Israel must respond with extreme force to any violent demonstration and terror. Israel's population must have peace and tranquility without intimidation by anyone.
The Jewish people have suffered enough in the Diaspora for the past 2,500 years. It is time for the Jewish people to live as free people in their own land without violence and terror.

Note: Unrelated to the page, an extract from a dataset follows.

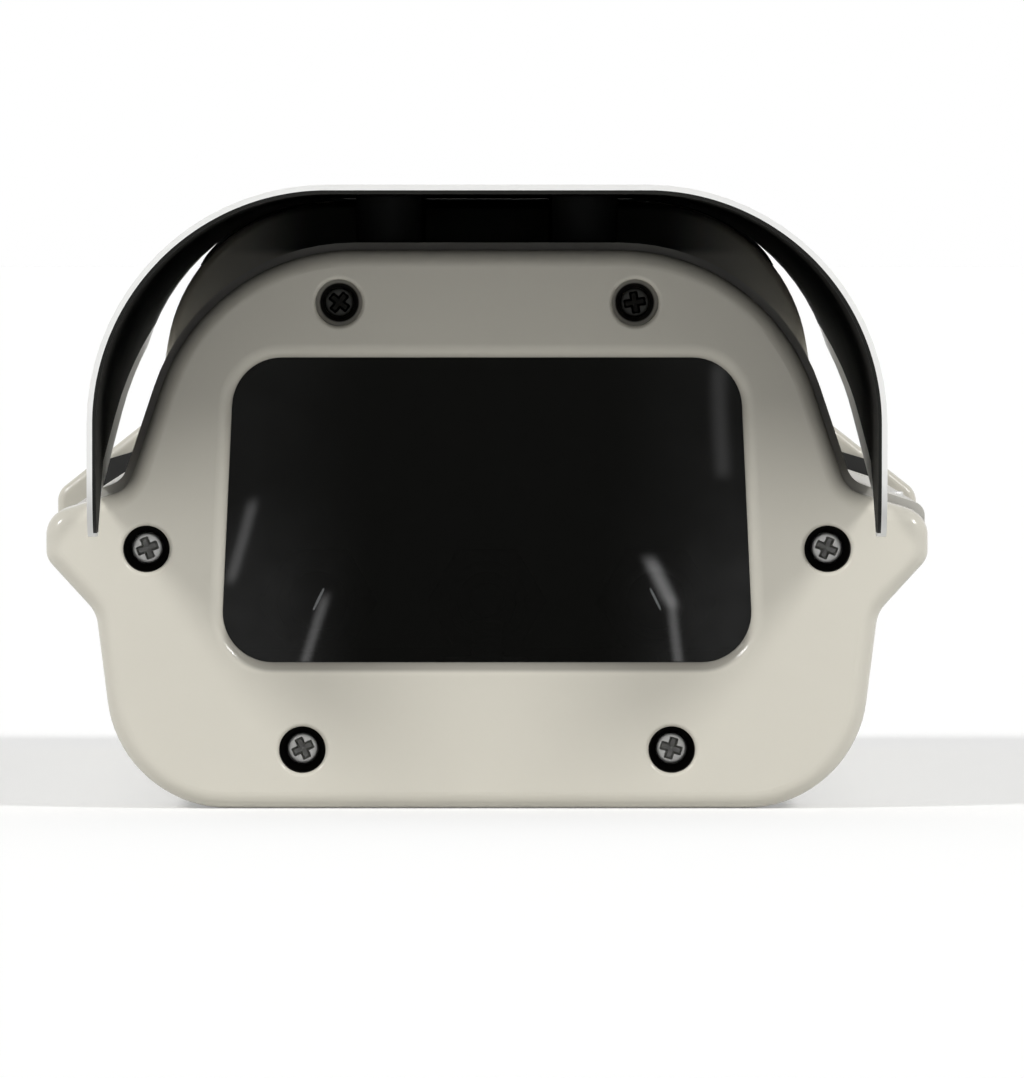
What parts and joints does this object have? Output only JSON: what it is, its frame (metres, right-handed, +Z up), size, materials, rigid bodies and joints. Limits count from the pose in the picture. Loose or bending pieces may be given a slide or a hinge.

It is time to consider that the only alternative is a population transfer of the Arab-Palestinians to the territories the Arab countries confiscated from the Jewish people and settle this dispute once and for all. Many Arab leaders had suggested these solutions over the years.
YJ Draiman

Sally Zahav said...

The Jews have indeed suffered mightily and unjustly at the hands of Arabs. Even now, and maybe especially now, there is an obscene body of false propaganda perpetrated by Arabs and carried along enthusiastically by many western countries as well as shallow, self-hating Jews. This propaganda portrays Jews as bloodthirsty imperialists, subhuman on one hand, but with mysterious superpowers on the other. But I do not believe that forced transfer of Arabs out of Judea and Samaria is the answer. Many creative solutions have been posed. Search for "Sovereignty journal", published by Women in Green, an Israeli nationalist group to see some of the various solutions that have been suggested.